# [TASK BRIEF]
Reproduce each line bearing the word "This".

# [DATA FOR PROCESSING]

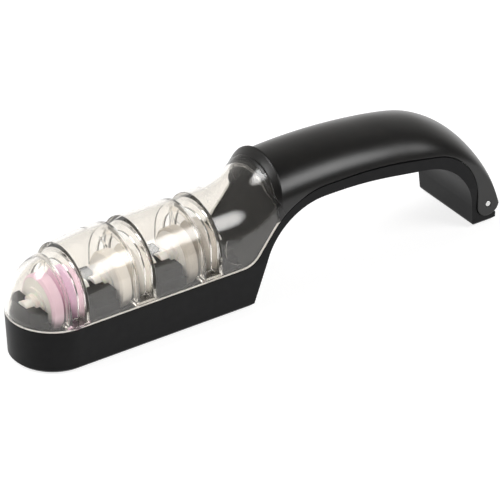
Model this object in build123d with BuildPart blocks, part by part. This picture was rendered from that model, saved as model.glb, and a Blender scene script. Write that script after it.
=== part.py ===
"""Pull through knife sharpener: a three stage water sharpener with a hinged lid.

Millimetres, +Z up. X runs along the body from the nose to the handle, Y across it.
The origin is the bottom centre of the box round the closed sharpener.
A blade is drawn along Y through one of the three slots, over a pair of wheels.
"""

from build123d import *
from math import cos, radians, sin, sqrt, tan
import os

os.makedirs("parts", exist_ok=True)

# Driving sizes of the whole body
overall_length = 244.8
body_width = 42.0
rim_height = 21.2  # top of the water trough's wall
wall = 2.2  # moulded wall of every casing
part_gap = 0.3  # between the lid and the base all round
overrun = 6.0  # how far a cutter runs past what it cuts

half_width = body_width / 2
nose_tip = -overall_length / 2
nose_axis = nose_tip + half_width
rear_end = overall_length / 2

# Sharpening stages: the fine one stands at the nose, the coarse one by the handle
stage_names = ["fine", "medium", "coarse"]
first_stage = 21.8  # from the nose tip
stage_pitch = 34.5
axle_height = 26.3
stage_places = [nose_tip + first_stage + stage_pitch * n for n in range(len(stage_names))]

# Hinge at the rear foot
hinge_height = 10.3
hinge_reach = 5.8  # from the pin's axis to the lid's rear face, the end of the whole
pin_radius = 1.5
pin_fit = 0.05  # running clearance in the lid's ears
pin_seat = 0.02  # clearance in the base's knuckle
pin_set_in = 0.2  # from the body's side to the pin's end
pin_chamfer = 0.3
ear_width = 6.2
ear_rise = 13.0
knuckle_radius = 3.8
hinge_x = rear_end - hinge_reach
ear_radius = hinge_reach
ear_inner = half_width - ear_width
knuckle_half = ear_inner - part_gap
pocket_front = hinge_x - ear_radius - part_gap
ledge_height = hinge_height - ear_radius - part_gap

# Base: the trough, the neck and the underside of the handle
draft = 1.1  # how much narrower each side is at the bottom
bottom_chamfer = 1.4
rear_corner = 1.0
lip_width = 0.9
lip_rise = 1.1
lip_root = 3.0
bottom_round = 2.4

# Line where the lid meets the base; distances along it are from the nose tip
neck_foot = 111.9
neck_rise_angle = 53.0
neck_foot_radius = 11.0
neck_top_radius = 35.0
seam_height = 49.3
seam_crown_share = 0.455  # of the way from the neck's top to the hinge's pocket
seam_crown_radius = 190.0
seam_rear_height = 39.3
seam_rear_radius = 28.0

# Underside of the neck, handle and foot
underside_foot = 112.4
underside_angle = 72.5
underside_tighter = 3.0  # how much tighter the underside bends than the seam over it
underside_front_radius = neck_top_radius - underside_tighter
underside_height = 44.5
underside_crown_share = 0.43  # of the way from the front bend to the foot's cove
underside_crown_radius = 190.0
underside_rear_height = 35.2
foot_cove_radius = 30.0
foot_length = 13.5
foot_face_angle = 86.0

# Deck that closes the handle's channel over the base
deck_drop = 1.2
deck_thickness = 1.4
deck_fit = 0.1
deck_start = 109.3  # from the nose tip, where its end wall stands in the trough

# Clear cover
cover_crest = 52.1
nose_crest = 49.9
nose_spring = 22.2
nose_profile_radius = 29.0
shoulder_run = 22.0  # from the nose's axis to where the ridge levels out
neck_start = 104.0
neck_flare_radius = 34.0
tongue_length = 2.2
tongue_thickness = 1.6
tongue_root = 1.2
tongue_fit = 0.1
scoop_place = 105.9
scoop_height = 33.5
scoop_radius = 8.7
scoop_depth = 1.1

# Collar where the black cover takes over from the clear one
collar_place = 127.3  # its ridge, at collar_height
collar_height = 50.0
collar_crest = 62.0
collar_lean = 10.0
collar_width = 2.7  # from the joint with the clear cover to the ridge
joint_knee_height = 51.0
joint_foot_set_back = 3.9
joint_foot_drop = 10.0

# Black cover of the handle
handle_crown = 15.4  # rise of the crown over the straight sides
hinge_crown = 0.4
crest_start = 127.6
crest_start_height = 60.9
crest_start_angle = 5.0
crest_turns = [15.5, 35.0, 44.5]
crest_steps = [5, 3, 3]  # sections along each bend of the ridge
crest_back_radius = 59.0
skirt_depth = 18.0

# Slots in the clear cover, each a funnel that guides the blade down to the wheels
mouth_width = 8.4
throat_width = 5.0
slot_depth = 6.6
slot_wall = 1.3
slot_floor = 22.9
slot_outset = 1.0  # how far the funnel's drawing runs past the cover's surface

# Wheel sets
wheel_radius = 13.0
wheel_face = 9.0  # from the stage's centre to a wheel's outer face
groove_half = 3.6  # half the groove's width at the rims
groove_root = 3.2  # radius where the two cones meet
groove_gap = 0.2
rim_chamfer = 0.9
sleeve_radius = 2.6
sleeve_fit = 0.05
flange_radius = 7.6
flange_width = 0.9
step_radius = 5.0
step_width = 2.1
journal_radius = 3.5
journal_end = 15.8
journal_fit = 0.06
axle_radius = 1.2
axle_fit = 0.03

# Cradle that carries the wheel sets over the water
saddle_start = 10.7  # from the stage's centre
saddle_end = 16.6
saddle_half_widths = [16.2, 14.4, 11.6]
saddle_heights = [20.4, 24.4, 28.3]
journal_end_gap = 0.3
cradle_gap = 0.4
rail_thickness = 1.5
rail_depth = 9.0
leg_width = 4.0
leg_arch_height = 11.0

# Pads under the trough and the foot
pad_thickness = 1.2
pad_proud = 0.4
pad_inset = 5.0
pad_width = 4.0
pad_fit = 0.1
foot_pad_length = 8.0


def along(distance):
    """X of a place that is measured from the nose tip."""
    return nose_tip + distance


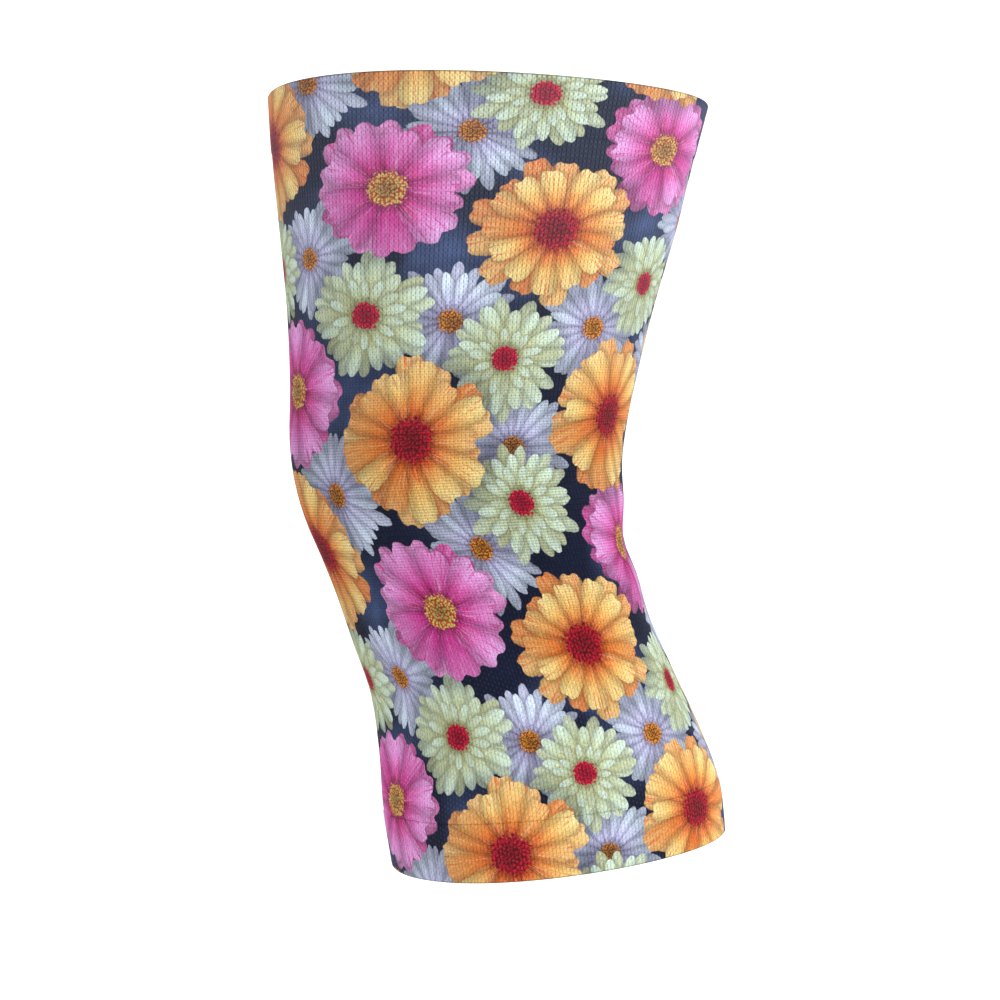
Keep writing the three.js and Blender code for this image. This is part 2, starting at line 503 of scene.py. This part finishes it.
def add_piece(name, mesh, materials):
    piece = bpy.data.objects.new(name, mesh)
    bpy.context.scene.collection.objects.link(piece)
    for material in materials:
        mesh.materials.append(material)
    return piece


# Materials

class Nodes:
    """Short calls that add and join the nodes of one material or node group"""

    def __init__(self, tree):
        self.tree = tree

    def add(self, kind, **settings):
        node = self.tree.nodes.new(kind)
        for name, value in settings.items():
            setattr(node, name, value)
        return node

    def put(self, socket, value):
        if isinstance(value, bpy.types.NodeSocket):
            self.tree.links.new(value, socket)
        elif isinstance(value, tuple) and len(value) == 3 and socket.type == "RGBA":
            socket.default_value = (*value, 1.0)
        else:
            socket.default_value = value

    def fill(self, node, values):
        for socket, value in zip(node.inputs, values):
            self.put(socket, value)
        return node.outputs[0]

    def math(self, operation, *values, clamp=False):
        return self.fill(self.add("ShaderNodeMath", operation=operation, use_clamp=clamp), values)

    def ramp(self, value, low, high, start=0.0, end=1.0):
        """Smooth change from start to end while the value goes from low to high"""
        node = self.add("ShaderNodeMapRange", interpolation_type="SMOOTHSTEP")
        return self.fill(node, (value, low, high, start, end))

    def mix(self, share, first, second):
        node = self.add("ShaderNodeMix", data_type="RGBA")
        self.put(node.inputs[0], share)
        self.put(node.inputs[6], first)
        self.put(node.inputs[7], second)
        return node.outputs[2]

    def scale(self, vector, factor):
        node = self.add("ShaderNodeVectorMath", operation="SCALE")
        self.put(node.inputs["Vector"], vector)
        self.put(node.inputs["Scale"], factor)
        return node.outputs[0]

    def combine(self, *values):
        return self.fill(self.add("ShaderNodeCombineXYZ"), values)

    def separate(self, vector):
        node = self.add("ShaderNodeSeparateXYZ")
        self.put(node.inputs[0], vector)
        return node.outputs

    def noise(self, vector, scale, detail=0.0, dimensions="2D"):
        node = self.add("ShaderNodeTexNoise", noise_dimensions=dimensions)
        self.put(node.inputs["Vector"], vector)
        self.put(node.inputs["Scale"], scale)
        self.put(node.inputs["Detail"], detail)
        return node.outputs["Fac"]

    def use(self, group, **values):
        node = self.add("ShaderNodeGroup", node_tree=group)
        for name, value in values.items():
            self.put(node.inputs[name], value)
        return node.outputs


def new_group(name, inputs, outputs):
    """Empty node group with its inputs and outputs, by name and kind of socket"""
    group = bpy.data.node_groups.new(name, "ShaderNodeTree")
    for label, kind in inputs:
        group.interface.new_socket(label, in_out="INPUT", socket_type="NodeSocket" + kind)
    for label, kind in outputs:
        group.interface.new_socket(label, in_out="OUTPUT", socket_type="NodeSocket" + kind)
    nodes = Nodes(group)
    return group, nodes, nodes.add("NodeGroupInput").outputs, nodes.add("NodeGroupOutput").inputs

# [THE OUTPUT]
Model this object in build123d with BuildPart blocks, part by part. This picture was rendered from that model, saved as model.glb, and a Blender scene script. Write that script after it.
Keep writing the three.js and Blender code for this image. This is part 2, starting at line 503 of scene.py. This part finishes it.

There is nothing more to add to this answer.